- What to produce
Write out each line beneath this one exactly as it reads.

* Begin Information shown *

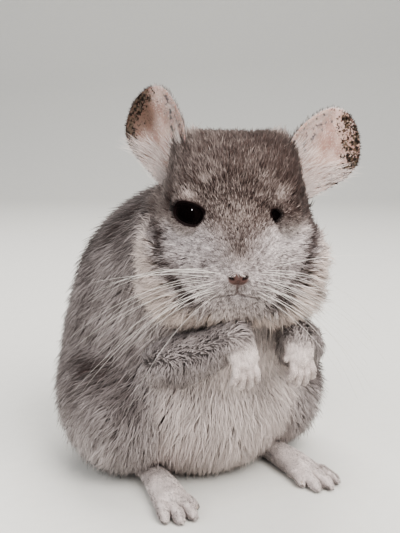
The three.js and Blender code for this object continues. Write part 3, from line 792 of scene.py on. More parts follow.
def grain(tree, size, detail=2.0, rough=0.5):
    """Noise with lumps of this size in millimetres, fixed to the model."""
    place = node(tree, "ShaderNodeTexCoord").outputs["Object"]
    settings = {"Vector": place, "Scale": 1 / (size * mm), "Detail": detail, "Roughness": rough}
    return node(tree, "ShaderNodeTexNoise", settings).outputs["Fac"]


# each hair is slate at its root, has a pale band and ends in a dark tip, which pale places have less of
agouti = bpy.data.node_groups.new("agouti_hair", "ShaderNodeTree")
for name in ("Pale", "Warm", "Along", "Chance"):
    agouti.interface.new_socket(name, in_out="INPUT", socket_type="NodeSocketFloat")
agouti.interface.new_socket("Colour", in_out="OUTPUT", socket_type="NodeSocketColor")
marks_in = agouti.nodes.new("NodeGroupInput").outputs
root = mixed(agouti, marks_in["Pale"], (0.030, 0.026, 0.028, 1), (0.30, 0.265, 0.25, 1))
band = mixed(agouti, marks_in["Pale"], (0.069, 0.050, 0.047, 1), (0.75, 0.68, 0.66, 1))
tip = mixed(agouti, marks_in["Pale"], (0.039, 0.029, 0.027, 1), (0.69, 0.62, 0.595, 1))
darker = ramp(agouti, marks_in["Pale"], 0.95, 0.55)
ticked = times(agouti, ramp(agouti, marks_in["Chance"], 0.72, 0.92), darker)
tip = mixed(agouti, ticked, tip, (0.018, 0.014, 0.012, 1))
shade = mixed(agouti, ramp(agouti, marks_in["Along"], 0.15, 0.5), root, band)
shade = mixed(agouti, ramp(agouti, marks_in["Along"], 0.62, 0.92), shade, tip)
not_white = ramp(agouti, marks_in["Pale"], 0.98, 0.80)
guard = times(agouti, ramp(agouti, marks_in["Chance"], 0.90, 0.93), not_white)
shade = mixed(agouti, times(agouti, guard, 0.55), shade, (0.035, 0.028, 0.025, 1))
warmth = mixed(agouti, marks_in["Warm"], (0.98, 1.0, 1.04, 1), (1.08, 0.99, 0.91, 1))
shade = mixed(agouti, 1.0, shade, warmth, "MULTIPLY")
# below a paleness of 0 the hair darkens towards black: on the lids, on blotched ear rims and in the fold by
# the right eye, whose dark is partly painted shade
deep = ramp(agouti, marks_in["Pale"], -0.25, -0.02)
lightness = node(agouti, "ShaderNodeMapRange", {0: marks_in["Chance"], 3: 0.82, 4: 1.14}).outputs[0]
lightness = times(agouti, lightness, plus(agouti, times(agouti, deep, 0.8), 0.2))
lightness = node(agouti, "ShaderNodeCombineColor", {0: lightness, 1: lightness, 2: lightness}).outputs[0]
shade = mixed(agouti, 1.0, shade, lightness, "MULTIPLY")
agouti.links.new(shade, agouti.nodes.new("NodeGroupOutput").inputs["Colour"])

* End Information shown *

- Worked answer
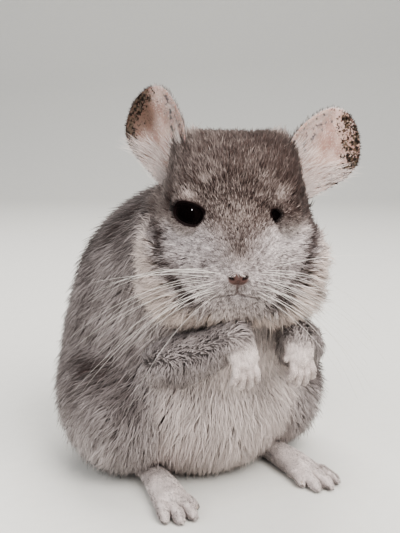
The three.js and Blender code for this object continues. Write part 3, from line 792 of scene.py on. More parts follow.
def grain(tree, size, detail=2.0, rough=0.5):
    """Noise with lumps of this size in millimetres, fixed to the model."""
    place = node(tree, "ShaderNodeTexCoord").outputs["Object"]
    settings = {"Vector": place, "Scale": 1 / (size * mm), "Detail": detail, "Roughness": rough}
    return node(tree, "ShaderNodeTexNoise", settings).outputs["Fac"]


# each hair is slate at its root, has a pale band and ends in a dark tip, which pale places have less of
agouti = bpy.data.node_groups.new("agouti_hair", "ShaderNodeTree")
for name in ("Pale", "Warm", "Along", "Chance"):
    agouti.interface.new_socket(name, in_out="INPUT", socket_type="NodeSocketFloat")
agouti.interface.new_socket("Colour", in_out="OUTPUT", socket_type="NodeSocketColor")
marks_in = agouti.nodes.new("NodeGroupInput").outputs
root = mixed(agouti, marks_in["Pale"], (0.030, 0.026, 0.028, 1), (0.30, 0.265, 0.25, 1))
band = mixed(agouti, marks_in["Pale"], (0.069, 0.050, 0.047, 1), (0.75, 0.68, 0.66, 1))
tip = mixed(agouti, marks_in["Pale"], (0.039, 0.029, 0.027, 1), (0.69, 0.62, 0.595, 1))
darker = ramp(agouti, marks_in["Pale"], 0.95, 0.55)
ticked = times(agouti, ramp(agouti, marks_in["Chance"], 0.72, 0.92), darker)
tip = mixed(agouti, ticked, tip, (0.018, 0.014, 0.012, 1))
shade = mixed(agouti, ramp(agouti, marks_in["Along"], 0.15, 0.5), root, band)
shade = mixed(agouti, ramp(agouti, marks_in["Along"], 0.62, 0.92), shade, tip)
not_white = ramp(agouti, marks_in["Pale"], 0.98, 0.80)
guard = times(agouti, ramp(agouti, marks_in["Chance"], 0.90, 0.93), not_white)
shade = mixed(agouti, times(agouti, guard, 0.55), shade, (0.035, 0.028, 0.025, 1))
warmth = mixed(agouti, marks_in["Warm"], (0.98, 1.0, 1.04, 1), (1.08, 0.99, 0.91, 1))
shade = mixed(agouti, 1.0, shade, warmth, "MULTIPLY")
# below a paleness of 0 the hair darkens towards black: on the lids, on blotched ear rims and in the fold by
# the right eye, whose dark is partly painted shade
deep = ramp(agouti, marks_in["Pale"], -0.25, -0.02)
lightness = node(agouti, "ShaderNodeMapRange", {0: marks_in["Chance"], 3: 0.82, 4: 1.14}).outputs[0]
lightness = times(agouti, lightness, plus(agouti, times(agouti, deep, 0.8), 0.2))
lightness = node(agouti, "ShaderNodeCombineColor", {0: lightness, 1: lightness, 2: lightness}).outputs[0]
shade = mixed(agouti, 1.0, shade, lightness, "MULTIPLY")
agouti.links.new(shade, agouti.nodes.new("NodeGroupOutput").inputs["Colour"])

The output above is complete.